■ Task prompt ■
Copy out each line of the listing that has the word "Blender" in it.

■ Dataset ■

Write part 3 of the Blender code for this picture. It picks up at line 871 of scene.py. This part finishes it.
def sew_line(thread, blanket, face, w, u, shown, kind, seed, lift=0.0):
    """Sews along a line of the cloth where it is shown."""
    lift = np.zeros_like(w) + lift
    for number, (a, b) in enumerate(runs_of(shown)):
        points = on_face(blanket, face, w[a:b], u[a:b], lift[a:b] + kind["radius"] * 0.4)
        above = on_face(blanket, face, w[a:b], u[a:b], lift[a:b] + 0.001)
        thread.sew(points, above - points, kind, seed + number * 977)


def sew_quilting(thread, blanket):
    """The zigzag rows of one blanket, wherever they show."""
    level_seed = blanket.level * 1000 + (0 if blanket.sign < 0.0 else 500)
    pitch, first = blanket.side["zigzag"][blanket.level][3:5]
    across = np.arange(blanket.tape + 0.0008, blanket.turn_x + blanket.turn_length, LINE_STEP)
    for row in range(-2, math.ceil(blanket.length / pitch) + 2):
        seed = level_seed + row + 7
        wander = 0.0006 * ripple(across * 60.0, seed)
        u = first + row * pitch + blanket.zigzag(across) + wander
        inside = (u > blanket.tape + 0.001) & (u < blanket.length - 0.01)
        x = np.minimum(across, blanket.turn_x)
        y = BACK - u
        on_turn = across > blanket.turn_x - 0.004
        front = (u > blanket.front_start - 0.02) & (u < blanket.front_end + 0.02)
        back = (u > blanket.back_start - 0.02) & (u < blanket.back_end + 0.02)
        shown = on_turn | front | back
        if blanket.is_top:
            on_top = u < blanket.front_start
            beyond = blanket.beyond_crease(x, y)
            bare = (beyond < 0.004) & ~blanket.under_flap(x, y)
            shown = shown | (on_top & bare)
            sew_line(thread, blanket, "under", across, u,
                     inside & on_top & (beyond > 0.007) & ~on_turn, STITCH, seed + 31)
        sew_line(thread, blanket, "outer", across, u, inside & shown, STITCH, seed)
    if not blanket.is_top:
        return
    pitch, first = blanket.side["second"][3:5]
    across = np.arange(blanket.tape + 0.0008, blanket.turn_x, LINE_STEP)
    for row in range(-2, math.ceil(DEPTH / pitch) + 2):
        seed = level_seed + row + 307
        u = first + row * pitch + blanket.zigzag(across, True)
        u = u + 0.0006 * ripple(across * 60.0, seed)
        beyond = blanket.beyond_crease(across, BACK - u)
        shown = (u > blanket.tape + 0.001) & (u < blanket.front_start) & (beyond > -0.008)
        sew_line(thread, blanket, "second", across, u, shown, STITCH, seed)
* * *
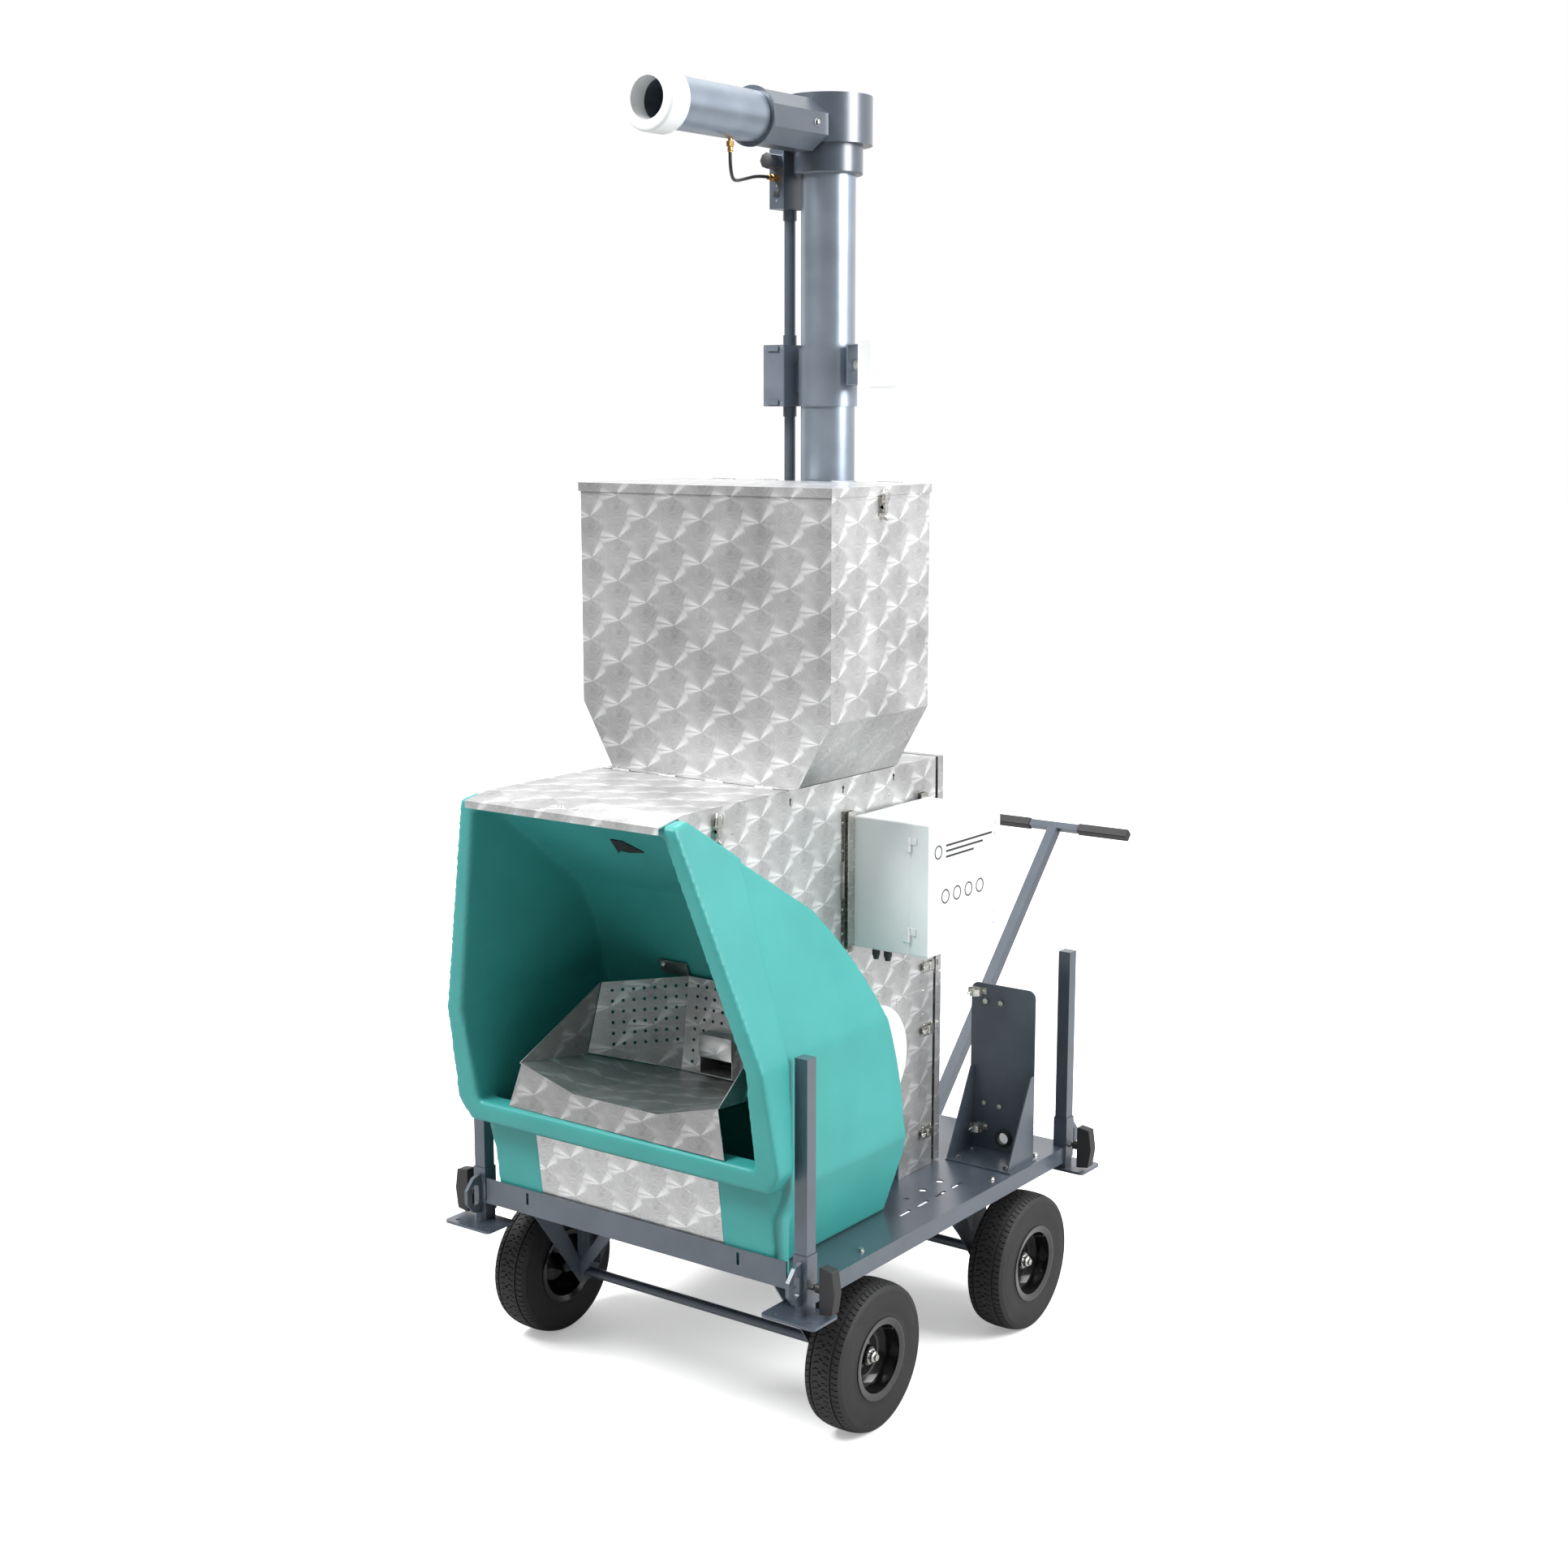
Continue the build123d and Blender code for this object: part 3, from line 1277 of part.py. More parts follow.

■ Solution below ■
Write part 3 of the Blender code for this picture. It picks up at line 871 of scene.py. This part finishes it.
Continue the build123d and Blender code for this object: part 3, from line 1277 of part.py. More parts follow.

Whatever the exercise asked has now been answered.